I did. I loved it, but it bugged me. And I imagine I come at this with a paranoid perspective, having seen some amazing things done to people with bylines or YouTube accounts. Recently, someone sent me an article from the LA Times where the author argued for forcing commenters to use their real names in order to raise the level of online discourse. That cry is old hat – it was the comments in the article that fascinated me. Readers were screaming that they had the right for their identities to remain private. One of the most persistent fears was that someone might steal their identity, and use that identity for crimes ranging from fake comments to stealing credit cards.
How preposterous, I thought. Why would anyone care to troll comment fields looking for identity? But, I have seen it happen even when people use aliases. I’ve seen it happen to those of us who have the fortune (or misfortune) of writing for websites from here to Gizmodo. Identities lifted. Backstories pilfered. All of it up for grabs in a strange sense of entitlement. Once it’s out there — from photo of a dog to a comment you left in a forum — it’s up for grabs.

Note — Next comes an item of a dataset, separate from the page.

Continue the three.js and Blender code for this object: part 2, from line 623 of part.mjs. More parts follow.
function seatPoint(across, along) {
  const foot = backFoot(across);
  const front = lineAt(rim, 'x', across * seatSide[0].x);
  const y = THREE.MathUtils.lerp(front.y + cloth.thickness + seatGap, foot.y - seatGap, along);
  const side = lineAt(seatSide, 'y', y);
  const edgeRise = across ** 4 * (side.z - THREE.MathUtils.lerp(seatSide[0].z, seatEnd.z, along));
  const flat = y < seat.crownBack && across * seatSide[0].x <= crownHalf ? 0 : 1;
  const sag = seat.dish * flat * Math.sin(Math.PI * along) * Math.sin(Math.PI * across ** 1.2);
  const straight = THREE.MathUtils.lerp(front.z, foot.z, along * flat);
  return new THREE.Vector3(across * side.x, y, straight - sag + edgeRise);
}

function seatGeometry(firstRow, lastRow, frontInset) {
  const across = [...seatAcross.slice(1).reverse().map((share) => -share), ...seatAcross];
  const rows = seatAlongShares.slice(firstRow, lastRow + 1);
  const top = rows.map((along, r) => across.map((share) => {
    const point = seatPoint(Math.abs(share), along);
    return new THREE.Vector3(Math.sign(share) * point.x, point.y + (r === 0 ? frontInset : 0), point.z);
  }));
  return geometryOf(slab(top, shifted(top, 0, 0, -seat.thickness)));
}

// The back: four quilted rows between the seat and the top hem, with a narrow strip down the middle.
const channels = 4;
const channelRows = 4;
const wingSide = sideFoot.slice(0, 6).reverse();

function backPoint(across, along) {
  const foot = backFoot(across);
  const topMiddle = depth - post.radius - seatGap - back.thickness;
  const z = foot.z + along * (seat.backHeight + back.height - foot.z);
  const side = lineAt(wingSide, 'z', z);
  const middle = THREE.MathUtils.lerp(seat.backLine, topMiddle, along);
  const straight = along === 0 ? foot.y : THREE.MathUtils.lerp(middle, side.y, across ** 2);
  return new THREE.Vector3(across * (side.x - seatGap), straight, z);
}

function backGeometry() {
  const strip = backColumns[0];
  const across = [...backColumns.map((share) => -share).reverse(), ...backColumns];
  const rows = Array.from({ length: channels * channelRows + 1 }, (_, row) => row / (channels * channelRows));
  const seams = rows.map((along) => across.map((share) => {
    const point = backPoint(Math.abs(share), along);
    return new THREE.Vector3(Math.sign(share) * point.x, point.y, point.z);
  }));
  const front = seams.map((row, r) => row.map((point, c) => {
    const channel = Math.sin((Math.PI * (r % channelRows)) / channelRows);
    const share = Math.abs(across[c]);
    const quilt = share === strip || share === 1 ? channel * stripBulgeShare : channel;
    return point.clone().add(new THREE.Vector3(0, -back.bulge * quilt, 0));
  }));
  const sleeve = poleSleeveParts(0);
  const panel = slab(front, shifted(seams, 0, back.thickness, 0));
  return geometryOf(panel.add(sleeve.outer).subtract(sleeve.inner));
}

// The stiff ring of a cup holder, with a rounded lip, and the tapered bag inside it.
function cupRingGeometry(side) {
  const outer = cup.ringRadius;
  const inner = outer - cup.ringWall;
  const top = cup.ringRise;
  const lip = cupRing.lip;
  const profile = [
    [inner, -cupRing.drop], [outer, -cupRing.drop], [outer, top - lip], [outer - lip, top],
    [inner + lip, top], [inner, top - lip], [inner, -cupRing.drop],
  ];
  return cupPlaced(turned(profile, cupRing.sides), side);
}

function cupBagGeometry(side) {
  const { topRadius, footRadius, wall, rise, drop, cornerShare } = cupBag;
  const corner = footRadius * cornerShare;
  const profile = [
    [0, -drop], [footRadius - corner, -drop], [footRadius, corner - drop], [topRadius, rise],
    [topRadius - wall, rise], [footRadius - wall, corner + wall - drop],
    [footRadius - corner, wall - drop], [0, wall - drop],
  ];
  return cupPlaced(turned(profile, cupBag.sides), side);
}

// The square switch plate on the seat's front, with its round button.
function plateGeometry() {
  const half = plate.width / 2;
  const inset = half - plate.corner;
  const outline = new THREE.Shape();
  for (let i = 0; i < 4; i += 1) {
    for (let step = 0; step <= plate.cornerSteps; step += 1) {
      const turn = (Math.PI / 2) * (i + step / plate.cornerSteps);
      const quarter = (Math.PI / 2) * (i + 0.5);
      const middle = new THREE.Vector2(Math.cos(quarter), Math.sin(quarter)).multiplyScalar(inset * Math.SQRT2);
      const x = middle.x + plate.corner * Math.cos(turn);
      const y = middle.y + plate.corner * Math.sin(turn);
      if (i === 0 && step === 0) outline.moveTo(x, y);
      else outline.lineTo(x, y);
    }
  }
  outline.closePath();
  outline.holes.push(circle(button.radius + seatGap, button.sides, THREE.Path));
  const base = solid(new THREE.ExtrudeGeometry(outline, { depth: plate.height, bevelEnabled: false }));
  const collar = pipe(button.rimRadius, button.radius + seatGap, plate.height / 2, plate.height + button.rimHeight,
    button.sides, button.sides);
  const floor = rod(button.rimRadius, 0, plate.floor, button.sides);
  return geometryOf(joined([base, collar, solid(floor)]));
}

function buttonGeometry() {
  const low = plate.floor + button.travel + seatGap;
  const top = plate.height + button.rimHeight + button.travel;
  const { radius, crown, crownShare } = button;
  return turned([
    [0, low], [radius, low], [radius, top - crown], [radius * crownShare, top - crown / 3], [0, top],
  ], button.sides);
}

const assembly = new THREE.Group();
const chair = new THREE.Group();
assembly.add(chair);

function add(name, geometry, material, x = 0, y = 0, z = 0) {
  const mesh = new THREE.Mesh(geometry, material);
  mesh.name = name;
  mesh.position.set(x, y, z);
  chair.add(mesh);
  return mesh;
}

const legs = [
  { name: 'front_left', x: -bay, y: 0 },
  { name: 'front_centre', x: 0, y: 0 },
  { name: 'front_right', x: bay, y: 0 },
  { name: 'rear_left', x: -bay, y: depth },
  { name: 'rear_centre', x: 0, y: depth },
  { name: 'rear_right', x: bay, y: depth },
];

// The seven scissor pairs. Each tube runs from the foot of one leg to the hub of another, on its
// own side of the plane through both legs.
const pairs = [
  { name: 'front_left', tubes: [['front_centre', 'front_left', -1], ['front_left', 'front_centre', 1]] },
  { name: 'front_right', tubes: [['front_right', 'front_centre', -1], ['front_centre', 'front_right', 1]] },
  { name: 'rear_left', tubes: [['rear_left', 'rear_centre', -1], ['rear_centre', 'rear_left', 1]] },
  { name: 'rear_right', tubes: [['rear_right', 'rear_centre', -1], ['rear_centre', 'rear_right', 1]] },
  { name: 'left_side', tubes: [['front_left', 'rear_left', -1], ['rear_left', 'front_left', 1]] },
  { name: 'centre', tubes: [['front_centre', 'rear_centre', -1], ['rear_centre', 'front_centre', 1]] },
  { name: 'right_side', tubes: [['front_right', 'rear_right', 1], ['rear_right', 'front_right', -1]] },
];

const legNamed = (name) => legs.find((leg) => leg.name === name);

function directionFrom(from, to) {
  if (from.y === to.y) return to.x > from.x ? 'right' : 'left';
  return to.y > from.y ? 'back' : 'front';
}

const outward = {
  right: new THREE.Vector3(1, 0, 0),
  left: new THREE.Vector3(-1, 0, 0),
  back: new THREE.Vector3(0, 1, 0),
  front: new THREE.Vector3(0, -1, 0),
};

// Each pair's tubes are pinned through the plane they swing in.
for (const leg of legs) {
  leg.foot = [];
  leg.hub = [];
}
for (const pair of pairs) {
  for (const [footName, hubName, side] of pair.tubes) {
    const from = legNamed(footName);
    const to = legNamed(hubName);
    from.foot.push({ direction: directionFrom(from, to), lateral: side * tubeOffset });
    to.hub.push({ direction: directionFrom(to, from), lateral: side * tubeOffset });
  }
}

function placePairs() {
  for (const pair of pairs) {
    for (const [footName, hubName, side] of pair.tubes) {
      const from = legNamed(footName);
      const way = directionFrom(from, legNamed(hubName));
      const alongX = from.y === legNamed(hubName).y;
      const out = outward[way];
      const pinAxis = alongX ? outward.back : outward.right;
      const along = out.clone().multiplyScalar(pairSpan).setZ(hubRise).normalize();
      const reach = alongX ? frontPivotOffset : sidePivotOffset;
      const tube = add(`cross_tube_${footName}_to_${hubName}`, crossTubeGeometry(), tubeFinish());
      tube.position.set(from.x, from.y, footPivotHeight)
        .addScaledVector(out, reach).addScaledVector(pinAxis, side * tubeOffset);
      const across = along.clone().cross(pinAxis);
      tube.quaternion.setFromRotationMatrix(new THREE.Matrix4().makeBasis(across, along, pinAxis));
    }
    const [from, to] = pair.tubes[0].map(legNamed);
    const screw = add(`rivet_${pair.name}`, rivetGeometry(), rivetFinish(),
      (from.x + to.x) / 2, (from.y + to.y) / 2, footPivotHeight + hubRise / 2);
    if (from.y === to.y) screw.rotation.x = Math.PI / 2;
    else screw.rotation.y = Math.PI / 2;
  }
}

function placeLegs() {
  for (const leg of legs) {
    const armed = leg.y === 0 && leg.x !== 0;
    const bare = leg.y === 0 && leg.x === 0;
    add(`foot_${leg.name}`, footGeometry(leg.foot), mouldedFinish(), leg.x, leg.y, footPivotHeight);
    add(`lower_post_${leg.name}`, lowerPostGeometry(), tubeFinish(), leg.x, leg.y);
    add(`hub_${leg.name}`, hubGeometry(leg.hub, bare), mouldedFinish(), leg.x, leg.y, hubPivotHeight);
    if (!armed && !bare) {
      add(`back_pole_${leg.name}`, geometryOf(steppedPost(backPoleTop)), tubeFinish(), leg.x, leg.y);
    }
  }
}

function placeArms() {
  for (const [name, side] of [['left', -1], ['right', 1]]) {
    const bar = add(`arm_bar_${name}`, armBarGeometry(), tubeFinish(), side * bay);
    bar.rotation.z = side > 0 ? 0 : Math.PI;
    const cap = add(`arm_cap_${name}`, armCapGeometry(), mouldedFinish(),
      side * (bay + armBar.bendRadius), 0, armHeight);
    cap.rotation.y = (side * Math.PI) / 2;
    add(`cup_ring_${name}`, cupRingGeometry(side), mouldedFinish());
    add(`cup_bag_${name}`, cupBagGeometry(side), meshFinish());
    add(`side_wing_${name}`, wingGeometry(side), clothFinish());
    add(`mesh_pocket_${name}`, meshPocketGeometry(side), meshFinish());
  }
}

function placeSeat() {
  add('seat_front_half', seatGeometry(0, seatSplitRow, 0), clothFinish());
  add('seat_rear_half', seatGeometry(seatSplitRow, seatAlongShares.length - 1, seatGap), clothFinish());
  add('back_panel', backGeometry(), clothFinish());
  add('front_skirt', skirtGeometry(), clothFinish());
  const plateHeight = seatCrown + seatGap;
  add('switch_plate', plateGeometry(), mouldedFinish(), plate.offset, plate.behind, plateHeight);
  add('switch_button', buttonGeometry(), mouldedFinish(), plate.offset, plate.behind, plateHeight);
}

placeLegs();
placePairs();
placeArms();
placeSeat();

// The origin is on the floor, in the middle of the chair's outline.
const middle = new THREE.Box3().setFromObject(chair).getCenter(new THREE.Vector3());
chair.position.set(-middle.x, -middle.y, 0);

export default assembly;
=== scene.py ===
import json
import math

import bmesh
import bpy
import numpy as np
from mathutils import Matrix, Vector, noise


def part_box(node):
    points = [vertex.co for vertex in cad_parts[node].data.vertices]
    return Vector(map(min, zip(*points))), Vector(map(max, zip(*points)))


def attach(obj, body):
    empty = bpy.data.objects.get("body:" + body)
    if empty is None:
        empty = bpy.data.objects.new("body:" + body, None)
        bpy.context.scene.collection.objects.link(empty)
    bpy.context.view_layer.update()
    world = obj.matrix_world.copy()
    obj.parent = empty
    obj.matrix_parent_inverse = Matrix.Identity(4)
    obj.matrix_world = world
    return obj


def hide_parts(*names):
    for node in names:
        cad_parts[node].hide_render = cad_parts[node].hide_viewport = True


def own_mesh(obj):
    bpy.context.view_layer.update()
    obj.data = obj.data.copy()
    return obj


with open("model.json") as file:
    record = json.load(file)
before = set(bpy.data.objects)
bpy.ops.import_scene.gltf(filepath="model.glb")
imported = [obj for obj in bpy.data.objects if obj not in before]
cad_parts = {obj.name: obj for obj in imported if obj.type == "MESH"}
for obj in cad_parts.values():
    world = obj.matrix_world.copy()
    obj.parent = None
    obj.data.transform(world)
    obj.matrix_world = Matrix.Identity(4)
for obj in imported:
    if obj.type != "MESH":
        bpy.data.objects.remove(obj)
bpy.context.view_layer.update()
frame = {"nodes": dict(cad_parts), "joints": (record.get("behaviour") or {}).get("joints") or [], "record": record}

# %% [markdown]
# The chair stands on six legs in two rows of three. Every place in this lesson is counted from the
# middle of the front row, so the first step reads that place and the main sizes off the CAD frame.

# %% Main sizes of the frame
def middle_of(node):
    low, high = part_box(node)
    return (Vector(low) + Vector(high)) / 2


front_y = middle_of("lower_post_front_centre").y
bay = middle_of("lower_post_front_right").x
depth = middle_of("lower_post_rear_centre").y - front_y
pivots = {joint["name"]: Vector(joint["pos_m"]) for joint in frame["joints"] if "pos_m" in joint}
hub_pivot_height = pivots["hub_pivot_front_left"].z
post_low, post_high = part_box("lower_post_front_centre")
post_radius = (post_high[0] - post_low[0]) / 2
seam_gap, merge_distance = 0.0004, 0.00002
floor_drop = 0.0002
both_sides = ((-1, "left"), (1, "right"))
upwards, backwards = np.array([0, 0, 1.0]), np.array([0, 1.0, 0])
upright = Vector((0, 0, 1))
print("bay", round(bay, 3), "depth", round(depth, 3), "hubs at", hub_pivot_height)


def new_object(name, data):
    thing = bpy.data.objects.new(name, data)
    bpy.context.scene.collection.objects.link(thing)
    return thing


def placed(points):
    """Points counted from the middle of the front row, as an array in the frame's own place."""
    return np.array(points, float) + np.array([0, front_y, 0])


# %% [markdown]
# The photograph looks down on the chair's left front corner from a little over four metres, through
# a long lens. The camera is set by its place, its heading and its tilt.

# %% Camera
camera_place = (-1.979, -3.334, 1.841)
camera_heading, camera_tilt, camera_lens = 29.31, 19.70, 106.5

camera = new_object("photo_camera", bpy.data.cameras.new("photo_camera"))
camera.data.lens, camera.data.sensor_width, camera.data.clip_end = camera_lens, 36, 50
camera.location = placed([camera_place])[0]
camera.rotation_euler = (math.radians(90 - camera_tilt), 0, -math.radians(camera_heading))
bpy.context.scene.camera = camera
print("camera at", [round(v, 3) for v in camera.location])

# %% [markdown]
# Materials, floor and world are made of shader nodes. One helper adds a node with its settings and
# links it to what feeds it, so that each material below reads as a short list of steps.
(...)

I’m reminded of a Rilke poem – I think it was Rilke, but I can’t find it anywhere – about people wearing masks or borrowed faces, and then ripping them off. The author mentions that he isn’t afraid to look at the faceless individual, but that he is too terrified to look at the face they hold in their hands.
At the risk of sounding a bit psychotic, there’s something in that sinking terror, and I find myself completely sympathetic to anyone demanding the right to obfuscate their identity. We know how easy it is to lose our face. In this age of YouTube and Twitter celebrity with its 24 hour double rainbow memes, we all know that tomorrow something could happen to thrust us into the spotlight. Within 2 days, you would find yourself an object of homage or mimicry, kind or cruel. Like Huston, and Eastwood, and Jack Sparrow and even Sarah Palin. Like Double Rainbow guy. All we’ve got is that one face, that one voice … and how frightening would it be to watch or hear it walking on without you?